Sleeping cabins have bunks and a kitchen cabin. Most camps have running water, toilet, and shower. A 6-day hunt starts at around $6,200.

Contact info
Jack Hume Adventures
Richard or Amanda Hume

Quebec Outfitters Federation

Northern weather extremes
We had been cautioned that weather could play havoc with our schedule, and sure enough, a low ceiling and snow squalls several hundred miles north grounded us for 24 hours. Next morning, the weather cooperated and we headed to JHA’s base camp, about 1,600 kilometres north in Canada’s subarctic tundra.

Amanda Hume greeted us on the gravel runway near the Caniapiscau Reservoir, the most northerly point reachable by road. After a hearty lunch, we were divided into a half dozen camps and were airborne again, this time on an Air Saguenay turbine Otter, heading 320 kilometres north to Lake Qamaniq (also known as Willie Lake to JHA hunters), part of the Qamaniq River.

JHA maintains 26 camps over a huge territory near the eastern border of the province. This gives JHA the flexibility to move hunters around to migrating caribou, which is how they achieve an over 90% success rate. Our group left with only one tag unfilled.

Daytime temperatures in the subarctic in late September typically range between -10 C and 0 C, so we packed for winter conditions. But after just a day of long-john weather, a warm front arrived and we hunted and fished in shirtsleeves under sunny skies.

We stayed in 2 camps, both of which offered fantastic natural surroundings on small, pristine lakes. The most popular among the hunting packages is one guide for 4 hunters, plus a cook. At Willy Lake, our cook, Betty, served breakfast and dinner, and packed us a tasty lunch. At Lake Uchistik (also called King Lake), we fended for ourselves, with Bates acting as chief cook, and guides making sure we had lots of supplies.

The sleeping cabins were outfitted with bunk beds, and surprisingly, we had hot running water, a flush toilet and shower at each camp.

The hunt
The first day of the hunt, we spotted 4 caribou but lost sight of them despite hours of trekking through the rolling rocky terrain. The next morning, we were instructed to pack our gear and were flown 160 kilometres south, where a large herd of caribou had been located. Just an easy 1 kilometre hike through some tamaracks brought us to an extensive rock ridge where a hundred caribou passed through in the course of a couple of hours. It made for an exciting afternoon, working the ridge and trying to set up for a good ambush position.

All three of us made moderately long shots at over 225 yards and had clean hits on 3 solid bulls. It was one of the most memorable hunts any of us had ever been on.

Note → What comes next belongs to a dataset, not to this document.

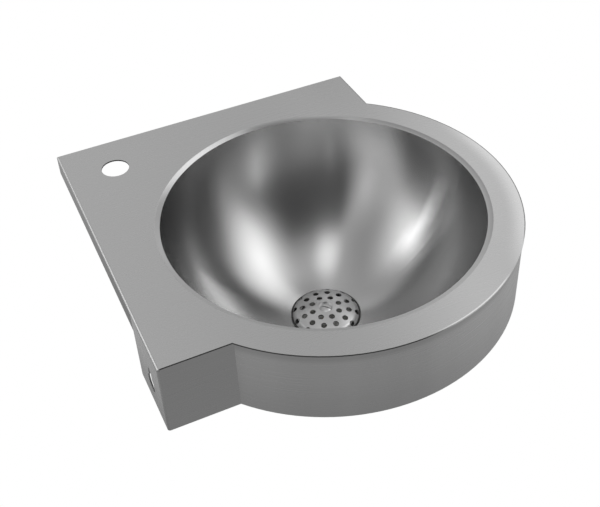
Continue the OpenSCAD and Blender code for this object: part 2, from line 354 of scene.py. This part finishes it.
def round_edge_share(n, reach):
    """Painted light beside the deck's round edge, as a share of the deck's shade: highlight band, dark line
    and bright line.
    """
    x, y, _ = n.place()
    inward = n.math("SUBTRACT", FRONT_R, reach_from(n, FRONT_OUT, -FRONT_OUT))
    # Painted highlight band beside the round edge on the right
    highlight_band = n.product(n.step(reach, DECK_HIGH.x - HIGHLIGHT_BAND_WIDTH, DECK_HIGH.x),
                     n.step(towards(n, HIGHLIGHT_BAND_AZIMUTH), *HIGHLIGHT_BAND_FADE))
    # Thin line of painted shade at the round edge on the right
    shade_line = n.product(n.step(inward, *SHADE_LINE_INWARD_FADE), n.step(x, *SHADE_LINE_X_FADE), n.step(y, *SHADE_LINE_Y_FADE))
    # Thin painted highlight line at the round edge, in front on the right
    highlight_line = n.product(n.step(inward, *HIGHLIGHT_LINE_INWARD_FADE), n.step(x, *HIGHLIGHT_LINE_LEFT_FADE),
                      n.step(x, *HIGHLIGHT_LINE_RIGHT_FADE), n.step(y, *HIGHLIGHT_LINE_Y_FADE))
    return n.product(n.between(highlight_band, 1.0, HIGHLIGHT_BAND_SHARE), n.between(shade_line, 1.0, SHADE_LINE_SHARE),
                     n.between(highlight_line, 1.0, HIGHLIGHT_LINE_SHARE))


def deck_marks(n, tone, rough, way):
    """Cut edge, painted light round the front, soft folds along the walls with painted shade below, a lip
    brushed outward with painted light, and painted shade on the right.
    """
    x, _, _ = n.place()
    reach = reach_from_axis(n)
    lip = n.step(reach, OPENING_R + LIP_BLEND, OPENING_R - LIP_BLEND)
    fold = by_wall(n)
    level = n.math("ABSOLUTE", n.dot(n.add("ShaderNodeNewGeometry").outputs["Normal"], (0, 0, 1)))
    edge = n.product(n.step(level, *UPRIGHT_FADE), n.step(reach, OPENING_R, OPENING_R + EDGE_CLEARANCE),
                     n.step(fold, *OFF_FOLD_FADE))
    # The cut edge is painted bright as a highlight on the right
    edge_shade = n.between(n.step(x, *EDGE_HIGHLIGHT_FADE), CUT_EDGE_SHADE, EDGE_HIGHLIGHT_SHADE)
    # Painted shade on the lower half of the folds
    under = n.product(fold, n.step(level, *UNDER_FOLD_FADE))
    tone = n.product(tone, round_edge_share(n, reach),
                     n.between(under, 1.0, FOLD_SHADE_SHARE),
                     # The lip's painted shade and painted highlights
                     n.between(lip, 1.0, lip_share(n, reach)),
                     # Painted shade on the right of the deck
                     n.between(n.step(x, *RIGHT_FADE), 1.0, RIGHT_SHARE))
    tone = n.between(edge, tone, edge_shade)
    for mark, roughness in ((edge, CUT_EDGE_ROUGHNESS), (fold, FOLD_ROUGHNESS), (lip, LIP_ROUGHNESS)):
        rough = n.between(mark, rough, roughness)
    return tone, rough, mix_vectors(n, lip, way, outward(n))


# Lighter streaks of painted reflection on the bowl's spun finish. Each is its azimuth, its half width and the
# half width where it is full, in degrees, its shade as a share of the bowl's, and its fades at its inner and
# outer end, as distances from the bowl's axis in metres
PAINTED_STREAKS = (
    (164, 15.8, 8.1, 1.6, (0.07, 0.1), (0.136, 0.118)),
    (8.5, 5.1, 0.8, 1.45, (0.115, 0.142), (0.153, 0.144)),
    (2.5, 10.6, 3.6, 1.35, (0.085, 0.115), (0.15, 0.132)),
)


def bowl_marks(n, tone, rough, way):
    """Lighter streaks of painted reflection that run down towards the strainer."""
    reach = reach_from_axis(n)
    for azimuth, half_width, full_half_width, share, inner_fade, outer_fade in PAINTED_STREAKS:
        cosine = n.math("DIVIDE", towards(n, azimuth), reach)
        beside = n.step(cosine, math.cos(math.radians(half_width)), math.cos(math.radians(full_half_width)))
        streak = n.product(beside, n.step(reach, *inner_fade), n.step(reach, *outer_fade))
        # Each streak is painted reflection that lightens the bowl's shade
        tone = n.product(tone, n.between(streak, 1.0, share))
    return tone, rough, way


# The skirt's marks. Fades are pairs of depths below the deck, in metres, and shares are of the sheet's shade
# Upright bands of painted reflection: how fast they change per radian round the bowl's axis, and their
# darkest and lightest share
BAND_RATE = 5.0
BAND_SHARES = (0.93, 1.07)
# The apron darkens towards its foot, and in the shade under the deck
FOOT_FADE = (0.015, 0.085)
FOOT_SHARE = 0.84
SHADE_FADE = (0.012, 0.005)
SHADE_SHARE = 0.84
# Painted shade: share of the shoulder faces, and of the returns against the walls from top to foot
SHOULDER_SHARE = 0.84
RETURN_FADE = (0.02, 0.075)
RETURN_SHARES = (0.86, 0.66)


def faint_bands(n):
    """Faint upright bands of painted reflection, and a slightly darker foot."""
    x, y, _ = n.place()
    angle = n.math("ARCTAN2", y, x)
    # Painted reflection: faint upright bands round the apron
    band = n.noise(n.combine(n.product(angle, BAND_RATE), 0.0, 0.0), 1.0, 1.0)
    foot = n.between(n.step(below_deck(n), *FOOT_FADE), 1.0, FOOT_SHARE)
    return n.product(n.between(band, *BAND_SHARES), foot)


def skirt_marks(n, tone, rough, way):
    """Faint bands of painted reflection, and a darker band in the shade under the deck."""
    shade = n.between(n.step(below_deck(n), *SHADE_FADE), 1.0, SHADE_SHARE)
    return n.product(tone, shade, faint_bands(n)), rough, way


def shoulder_marks(n, tone, rough, way):
    """Painted shade: a slightly dark shoulder face, and a return against the wall that darkens from its top
    to its foot.
    """
    # Painted shade on the shoulder face and on the return against the wall
    wall_share = n.between(n.step(below_deck(n), *RETURN_FADE), *RETURN_SHARES)
    return n.product(tone, n.between(by_wall(n), SHOULDER_SHARE, wall_share)), rough, way


# Roughness and anisotropy of all the sheet, and the rough directions, which lie across the brush lines of the
# deck and of the skirt. Each is tilted a little, so that it never lies along a normal
SHEET_ROUGHNESS = 0.277
SHEET_ANISOTROPY = 0.73
ACROSS_DECK = along(0.0, 1.0, 0.03)
ACROSS_SKIRT = along(0.02, 0.03, 1.0)

DECK_STEEL = brushed("deck_steel", shade=0.64, spread=0.01, roughness=SHEET_ROUGHNESS,
                     anisotropy=SHEET_ANISOTROPY, grain=grain_along_x, rough_way=ACROSS_DECK, bump=0.012,
                     marks=deck_marks)
BOWL_STEEL = brushed("bowl_steel", shade=0.6, spread=0.01, roughness=0.2115,
                     anisotropy=0.889, grain=grain_round, rough_way=outward, bump=0.01,
                     marks=bowl_marks)
SKIRT_STEEL = brushed("skirt_steel", shade=0.62, spread=0.02, roughness=SHEET_ROUGHNESS,
                      anisotropy=SHEET_ANISOTROPY, grain=grain_level, rough_way=ACROSS_SKIRT, bump=0.06,
                      marks=skirt_marks)
SHOULDER_STEEL = brushed("shoulder_steel", shade=0.6, spread=0.03, roughness=SHEET_ROUGHNESS,
                         anisotropy=SHEET_ANISOTROPY, grain=grain_level, rough_way=ACROSS_SKIRT, bump=0.08,
                         marks=shoulder_marks)
STRAINER_STEEL = brushed("strainer_steel", shade=0.68, spread=0.02, roughness=0.3,
                         anisotropy=0.0, grain=grain_round, rough_way=outward, bump=0.03)
SCREW_STEEL = brushed("screw_steel", shade=0.64, spread=0.02, roughness=0.28,
                      anisotropy=0.0, grain=grain_round, rough_way=outward, bump=0.03)

# How far the roughness of moulded and turned pieces varies
ROUGHNESS_SPREAD = 0.05
# Moulded pieces: scale of the mottle per metre and its detail, and the depth of the skin in metres
MOTTLE_SCALE = 60.0
MOTTLE_DETAIL = 3.0
SKIN_DEPTH = 0.00005
# Tool lines of turned pieces: their detail, their darkest and lightest share of the colour, and their bump
TOOL_DETAIL = 3.0
TOOL_SHARES = (0.92, 1.08)
TOOL_BUMP = 0.1


def moulded(name, colour, spread, roughness, skin_scale, bump):
    """Moulded plastic or rubber: one colour with a faint mottle and a fine skin."""
    material, n, shader = start_material(name)
    place = n.add("ShaderNodeTexCoord").outputs["Object"]
    mottle = n.noise(place, MOTTLE_SCALE, MOTTLE_DETAIL)
    skin = n.noise(place, skin_scale)
    tones = [n.between(mottle, part * (1 - spread), part * (1 + spread)) for part in colour]
    n.link(n.combine(*tones), shader.inputs["Base Color"])
    rough = n.between(skin, roughness - ROUGHNESS_SPREAD, roughness + ROUGHNESS_SPREAD)
    n.link(rough, shader.inputs["Roughness"])
    add_bump(n, shader, skin, bump, SKIN_DEPTH)
    return material


def turned(name, colour, roughness):
    """Turned metal, with fine tool lines round the bowl's axis."""
    material, n, shader = start_material(name)
    shader.inputs["Metallic"].default_value = 1.0
    lines = n.noise(grain_round(n), 1.0, TOOL_DETAIL)
    low, high = TOOL_SHARES
    tones = [n.between(lines, part * low, part * high) for part in colour]
    n.link(n.combine(*tones), shader.inputs["Base Color"])
    rough = n.between(lines, roughness - ROUGHNESS_SPREAD, roughness + ROUGHNESS_SPREAD)
    n.link(rough, shader.inputs["Roughness"])
    add_bump(n, shader, lines, TOOL_BUMP, LINE_DEPTH)
    return material


RUBBER = moulded("seal_rubber", colour=(0.05, 0.05, 0.05), spread=0.15, roughness=0.65,
                 skin_scale=900.0, bump=0.3)
PLASTIC = moulded("waste_plastic", colour=(0.8, 0.8, 0.78), spread=0.02, roughness=0.42,
                  skin_scale=1200.0, bump=0.15)
BRASS = turned("insert_brass", colour=(0.72, 0.56, 0.26), roughness=0.3)

FINISHES = {
    "deck_plate": DECK_STEEL,
    "bowl": BOWL_STEEL,
    "front_apron": SKIRT_STEEL,
    "left_shoulder_panel": SHOULDER_STEEL,
    "right_shoulder_panel": SHOULDER_STEEL,
    "strainer_dome": STRAINER_STEEL,
    "strainer_screw": SCREW_STEEL,
    "strainer_seal": RUBBER,
    "bowl_seal": RUBBER,
    "waste_body": PLASTIC,
    "threaded_insert": BRASS,
}
for node, material in FINISHES.items():
    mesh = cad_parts[node].data
    mesh.materials.clear()
    mesh.materials.append(material)


# Level of the studio's walls and ceiling, as the steel shows them
ROOM = 0.6
# Soft panels of light, and dark parts of the room. Each is (azimuth, elevation, half width, half height,
# soft edge) in degrees, and then how much light it adds, or what share of the room's light it takes
PANELS = (
    (-17, 47, 9, 8, 9, 0.7),
    (-14, 41, 30, 17, 16, 1.08),
    (153, 20, 3, 18, 4, 0.85),
    (153, 7, 16, 35, 22, 1.4),
    (148, 14, 12, 7, 6, 0.8),
    (232, 80, 7, 13, 6, 0.9),
    (208, 18, 5, 14, 5, 0.18),
    (53, 36, 3, 12, 8, 1.2),
    (-4, 64, 6, 14, 18, 0.75),
    (23, 52, 15, 8, 6, 0.5),
)
DARK_PARTS = (
    (267.5, 1, 48, 65, 9, 0.87),
    (11, 19, 37, 55, 25, 0.87),
    (154, 54, 32, 20, 12, 0.36),
    (270, 42, 12, 10, 10, 0.3),
)
WHITE = (1, 1, 1, 1)


def straight_rays(n):
    """1 for what the camera sees directly or through glass."""
    path = n.add("ShaderNodeLightPath")
    return n.math("MAXIMUM", path.outputs["Is Camera Ray"], path.outputs["Is Transmission Ray"])


def direction(azimuth, elevation):
    a = math.radians(azimuth)
    e = math.radians(elevation)
    return Vector((math.cos(a) * math.cos(e), math.sin(a) * math.cos(e), math.sin(e)))


def panel_mask(n, ray, azimuth, elevation, half_w, half_h, soft):
    """1 inside a soft-edged rectangle seen in that direction, and 0 outside."""
    centre = direction(azimuth, elevation)
    side = Vector((0, 0, 1)).cross(centre).normalized()
    up = centre.cross(side)
    forward = n.dot(ray, centre)
    masks = []
    for axis, half in ((side, half_w), (up, half_h)):
        reach = n.math("ABSOLUTE", n.math("ARCTAN2", n.dot(ray, axis), forward))
        masks.append(n.step(reach, math.radians(half + soft), math.radians(half - soft)))
    return n.product(*masks)


def make_world():
    """White to the camera, and a grey room with soft panels and dark parts to the steel and the floor."""
    world = bpy.data.worlds.new("studio")
    bpy.context.scene.world = world
    world.use_nodes = True
    n = Nodes(world.node_tree)
    output = n.add("ShaderNodeOutputWorld")
    seen = n.add("ShaderNodeBackground")
    light = n.add("ShaderNodeBackground")
    for background in (seen, light):
        background.inputs["Color"].default_value = WHITE
    ray = n.add("ShaderNodeTexCoord").outputs["Generated"]
    strength = ROOM
    for *shape, share in DARK_PARTS:
        taken = n.product(panel_mask(n, ray, *shape), share)
        strength = n.product(n.math("SUBTRACT", 1.0, taken), strength)
    for *shape, added in PANELS:
        strength = n.math("ADD", strength, n.product(panel_mask(n, ray, *shape), added))
    n.link(strength, light.inputs["Strength"])
    mix = n.add("ShaderNodeMixShader")
    n.link(straight_rays(n), mix.inputs[0])
    n.link(light.outputs[0], mix.inputs[1])
    n.link(seen.outputs[0], mix.inputs[2])
    n.link(mix.outputs[0], output.inputs["Surface"])


make_world()


# Floor's level and half its width, in metres, and its colour under the lights
FLOOR_Z = -0.6
FLOOR_HALF = 4.0
FLOOR_COLOUR = (0.6, 0.6, 0.6, 1)
# Grey that the floor shows in the steel, and how much lighter it gets to the right and behind the basin
FLOOR_GREY = 0.355
FLOOR_RIGHT_GAIN = 0.13
FLOOR_RIGHT_FADE = (0.3, 1.2)
FLOOR_BACK_GAIN = 0.42
FLOOR_BACK_FADE = (0.4, 1.5)


def make_floor():
    """Pale floor: white to the camera, a soft grey in the steel, and plain with the shadow to the rest."""
    mesh = bpy.data.meshes.new("floor")
    s, z = FLOOR_HALF, FLOOR_Z
    mesh.from_pydata([(-s, -s, z), (s, -s, z), (s, s, z), (-s, s, z)], [], [(0, 1, 2, 3)])
    floor = bpy.data.objects.new("floor", mesh)
    bpy.context.scene.collection.objects.link(floor)
    material = bpy.data.materials.new("floor")
    material.use_nodes = True
    n = Nodes(material.node_tree)
    output = n.add("ShaderNodeOutputMaterial")
    diffuse = n.add("ShaderNodeBsdfDiffuse")
    diffuse.inputs["Color"].default_value = FLOOR_COLOUR
    glow = n.add("ShaderNodeEmission")
    x, y, _ = n.place()
    right = n.between(n.step(x, *FLOOR_RIGHT_FADE), 0.0, FLOOR_RIGHT_GAIN)
    back = n.between(n.step(y, *FLOOR_BACK_FADE), 0.0, FLOOR_BACK_GAIN)
    grey = n.math("ADD", n.math("ADD", right, back), FLOOR_GREY)
    straight = straight_rays(n)
    n.link(n.between(straight, grey, 1.0), glow.inputs["Strength"])
    shown = n.math("MAXIMUM", straight, n.add("ShaderNodeLightPath").outputs["Is Glossy Ray"])
    mix = n.add("ShaderNodeMixShader")
    n.link(shown, mix.inputs[0])
    n.link(diffuse.outputs[0], mix.inputs[1])
    n.link(glow.outputs[0], mix.inputs[2])
    n.link(mix.outputs[0], output.inputs["Surface"])
    mesh.materials.append(material)


make_floor()

bpy.context.scene.view_settings.view_transform = "Standard"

In this region, the meat, not the animal is tagged, stored in cloth bags, and hung in a meat shed until it’s flown back to base camp. We all took a set of antlers out as well. Back in Montreal, we used the services of an onsite butcher and our meat was ready for pick up the following morning. Taxidermy services were also available.

Sampling the fishing
Once we each harvested our 2-caribou limit, we turned our attention to fishing. The arctic regions of this country offer the best lake trout fishing in the world, and, as expected, we caught countless trout casting from shore and trolling shallow rock shoals by boat.

I’d hoped to experience my first ptarmigan dinner and spent some time hunting them. Unfortunately the only time I spotted any was while I wasn’t carrying my rifle, but they were plentiful at other camps.

We didn’t manage to get black bear hunting, but we did have tags in case the opportunity arose. Black bear thrive in this area, but the only one we saw was on our last evening. Two Americans at our camp spotted a huge bear grazing on a ridge directly across the lake from us and set off in hot pursuit, with our guide in contact via walkie-talkie. It made for an hour of intense excitement and non-stop glassing, but dead batteries and the end of daylight thwarted their efforts. We were still talking about what might have been as we flew out the next morning.

The caribou hunt was everything we expected and more. The northern Quebec landscape was serene and beautiful; we drank the water straight from the lake and fished lake trout that had never seen a lure. My advice to hunters considering a caribou hunt is to put it at the very top of their bucket list.